The head tracking component does not require calibration so it’s easy for the end user involved in the testing and while the eye tracking does require calibration – having good lighting is the hardest part.

Getting to MVP

The technology behind xLabs was built by 2 additional co-founders – the scientists – Alan Zhang and David Rawlinson – who thought it would only take 3 months to build the algorithm. In reality, it was 18 months until they had a working prototype and were ready to launch an MVP.

Research & Choosing a Market

There are many applications for the technology including the ability for people without the use of their hands to control a computer using their eyes & head. Of course, Joe & Steve needed to choose which market to go after.

In conducting user research, they realised the technology could be really useful for UX research and began down the road of SaaS eye tracking heatmaps.

The research also held two important findings – privacy concerns & ease of use.

It was important that they were ‘privacy by design’ and the end user explicitly turning on the camera.
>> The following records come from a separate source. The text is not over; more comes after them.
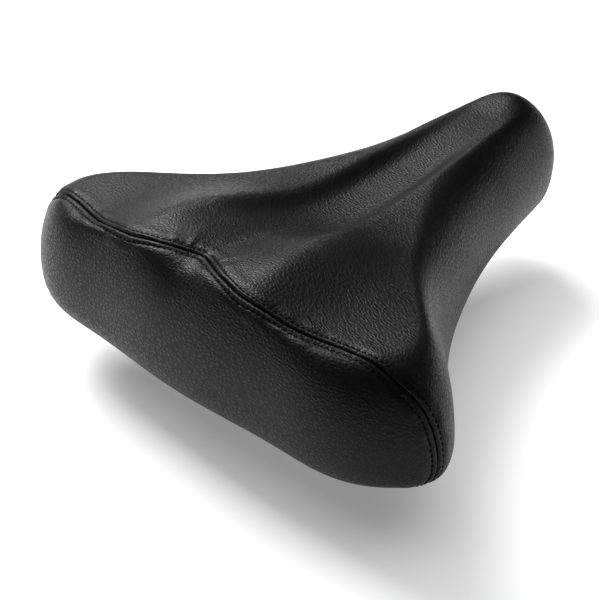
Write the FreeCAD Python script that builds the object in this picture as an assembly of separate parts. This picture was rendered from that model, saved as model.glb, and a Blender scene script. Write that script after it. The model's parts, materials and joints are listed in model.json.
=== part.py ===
import FreeCAD, Part
import math
import os

from FreeCAD import Vector

os.makedirs("parts", exist_ok=True)

# Bicycle saddle for a straight seatpost, millimetres.
# Frame: origin on the seatpost axis, level with the cross bolt; +X to the nose, +Y left, +Z up.
# The seat itself is drawn from its own rear edge and hem plane, then moved by SEAT_X and SEAT_Z.
SEAT_X = -135.0          # rear edge of the seat from the post axis
SEAT_Z = 20.0            # hem plane above the cross bolt
LENGTH = 270.0

# Half outline at the widest level, rear centre to nose tip: (x, y).
BELT = [(0, 0), (3, 62), (10, 107), (38.5, 130.5), (72, 106.5), (130, 65.5), (184.5, 43), (243, 29),
        (263, 21), (LENGTH, 0)]
BELT_STEPS = 44          # ribs along the half outline
RIB_ROWS = 18            # points of a rib above the widest level
RIB_FINE = 120           # steps that a rib's length is measured with
SPINE_REAR = 62.0        # the flat top's spine starts and ends here
SPINE_NOSE = 240.0

# Height tables along x: widest level, crest, groove depth and half width.
BELT_Z = [(0, 15.5), (60, 12), (160, 15), (LENGTH, 25)]
CREST_Z = [(0, 57.5), (30, 57.5), (60, 56), (110, 51.5), (160, 55), (210, 60.5), (250, 62), (LENGTH, 62.5)]
GROOVE_DEPTH = [(0, 1), (30, 2), (70, 3.5), (110, 3.5), (190, 4), (225, 3.5), (250, 0), (LENGTH, 0)]
GROOVE_HALF = [(0, 40), (50, 32), (110, 20), (190, 15), (LENGTH, 13)]
ROLL = [(0, 19), (50, 30), (150, 36), (LENGTH, 29)]
LOBE_HEIGHT = 14.0
LOBE_X, LOBE_Y = 34.0, 24.0
LOBE_LONG, LOBE_WIDE = 70.0, 34.0
TUCK = 7.0               # how far the side curls in under the widest level

# Layers.
COVER = 1.5
FOAM_SIDE = 6.5
FOAM_TOP = 14.0
SHELL = 3.0
SHELL_RELIEF = 0.5       # the shell follows half of the lobes and groove
SHELL_TUCK = 1.5
HEM = 6.0
FLANGE = 3.0
FLANGE_LIP = 1.0         # how far the flange reaches inside the wall

# Seam between the top panel and the rear panel, in plan: (distance from the middle, x).
SEAM = [(0, 27.5), (10, 23), (22, 18), (38, 16), (62, 18.5), (90, 25.5), (112, 29), (124, 33.5),
        (137, 38.5)]

# Post clamp and cross bolt.
POST_R = 11.1
BAND_WALL = 3.0
BAND_HALF = 12.5
BOLT_X = -28.0
BOLT_R = 4.0
RUNNING = 0.08
EAR_R = 14.0
EAR_IN, EAR_OUT = 2.5, 6.0
TOOTH_DEEP = 0.7
TEETH = 24
GAP = 0.3                # air between bodies that move apart

# Clamp plates that grip the rails.
PLATE_R = 17.0
PLATE_STEP = 15.0        # beyond this from the middle a plate is full size
PAD_TOP = 18.0
SPLIT = 0.6              # half the gap between inner and outer plate
OUTER_THICK = 6.4
WASHER_R, WASHER_THICK = 10.0, 1.6
NUT_ACROSS, NUT_HIGH = 13.0, 6.5
STUD_SPARE = 2.6

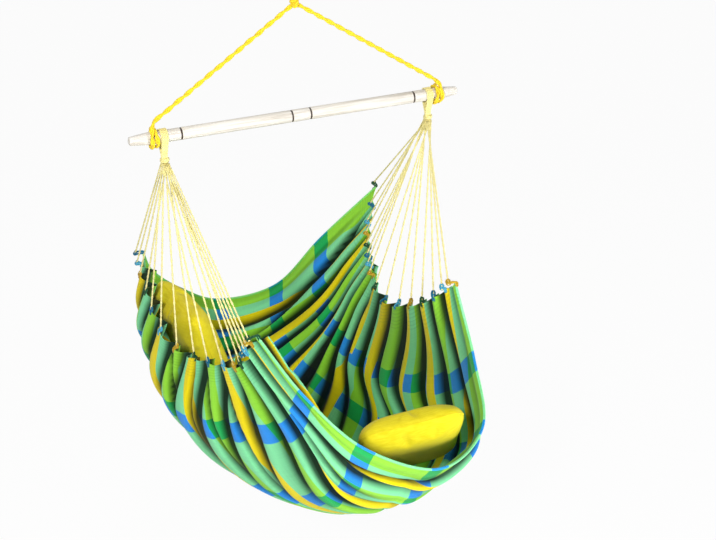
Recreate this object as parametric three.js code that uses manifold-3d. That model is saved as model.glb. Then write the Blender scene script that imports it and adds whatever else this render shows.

They are very careful to store only the output of the analysis (not the camera data). Everything is either discarded or left on the local machine.

They also found users hated downloading the software to their desktop and so they very quickly switched to a Chrome extension with a much lower barrier to use.

How to go to market?

In a ‘build it & they will come’ moment, they thought users would flock to them once they launched the SDK – but nothing happened.

It turned out they needed to be able to show people how the software worked instead of just describe it. This is when they began working with a proof of concept model.

They built enough tools to show the features & functionality & then partnered with organisations like Loop11 who could benefit from the technology learnings.

It was during this time they found out that their key persona – the UX person – was not an adopter because external UX studies were seen as a more ‘formal research event’ conducted post ideation by which time ownership had passed to the business. There was also resistance to change based on a perception of, ‘what can I learn here that I don’t get from mouse/click tracking’ that Joe & Steve need to explain.

This is when Joe and Steve got more heavily involved in the next evolution of the product and the design to pivot on this first approach.

In tackling these two aspects Joe and Steve used some early adopters to reveal both the advantages of eye-tracking over click-tracking and remove the biases of previous design methods.

Eye-tracking technology reveals there is much to learn about how users engage with their computer screen without relying on their mouse any more. Changes to our behaviour driven both by touch technology and the increased density of information applied to websites has moved us away from pairing our hands/mouse with our consumption of the page.

We finished up the evening with questions & a chance for everyone to try the software themselves. For those of you who couln’t make it please check out what xLabs are all about via their Chrome extension or Developer SDK.

Thanks so much to Xero who hosted this month!